When comparing figures 1 and 2 above, it seems that a lot of the traditional verification effort is shifted to the architecture team and labeled “ESL”. I have to admit, I’ve been hot and cold on ESL. It has the potential to be a really great idea with tremendous vision if implemented correctly, but the engineer in me has a hard time pinning down what exactly ESL is, and ambiguity has a way of making people nervous.

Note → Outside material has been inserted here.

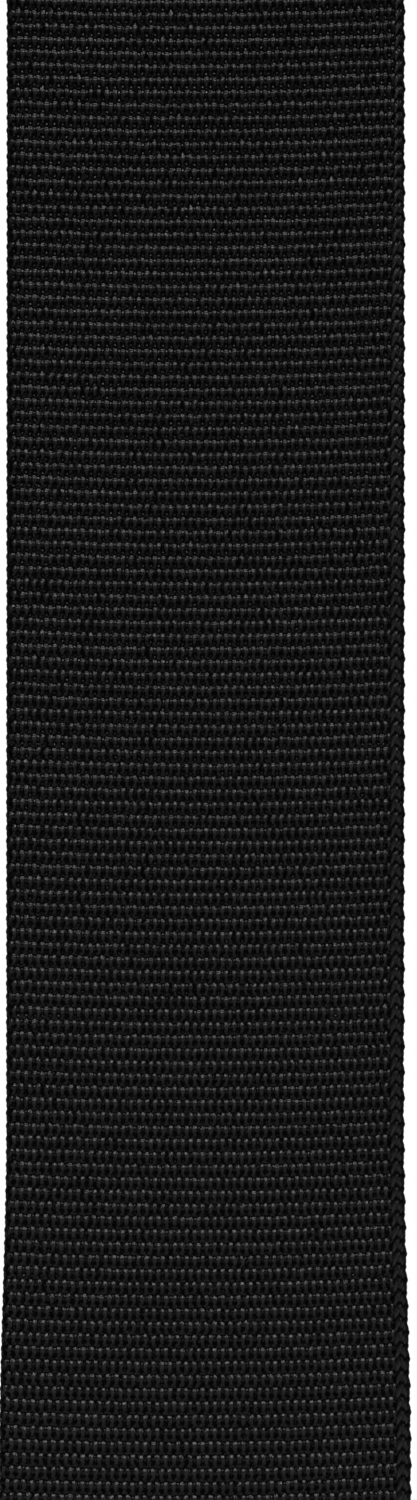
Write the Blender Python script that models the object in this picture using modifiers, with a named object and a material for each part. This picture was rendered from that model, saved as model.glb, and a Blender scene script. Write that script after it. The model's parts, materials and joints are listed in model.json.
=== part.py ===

On the typical “BAD” flow, 70% of the boxes fall under DV. On the new and improved flow, it is only 30%. The first major change is ESL. ESL is one of those great things that you can stick anything into. In this case it means that the architects build a useful high level model of the design that can be used by the entire team. At Nvidia, this takes the form of the de-emphasizing the English specification and creating a transaction level specification that IS the spec. In my experience it’s usually the case that most groups end up using the C model as the specification as the design documentation wilts throughout the project. The difference in this case is that using the C model is the goal from the beginning. Assertions are then added to the transaction model as part of the QA cycle. Next, a structural C model is created that models the implementation and allows the assertions to be reused by adoption of common interface points. The end result is a C transaction model and a C implementation model that can be reused in DV with all the architects’ assertions. This is the most interesting implementation of ESL that I’ve heard in a while.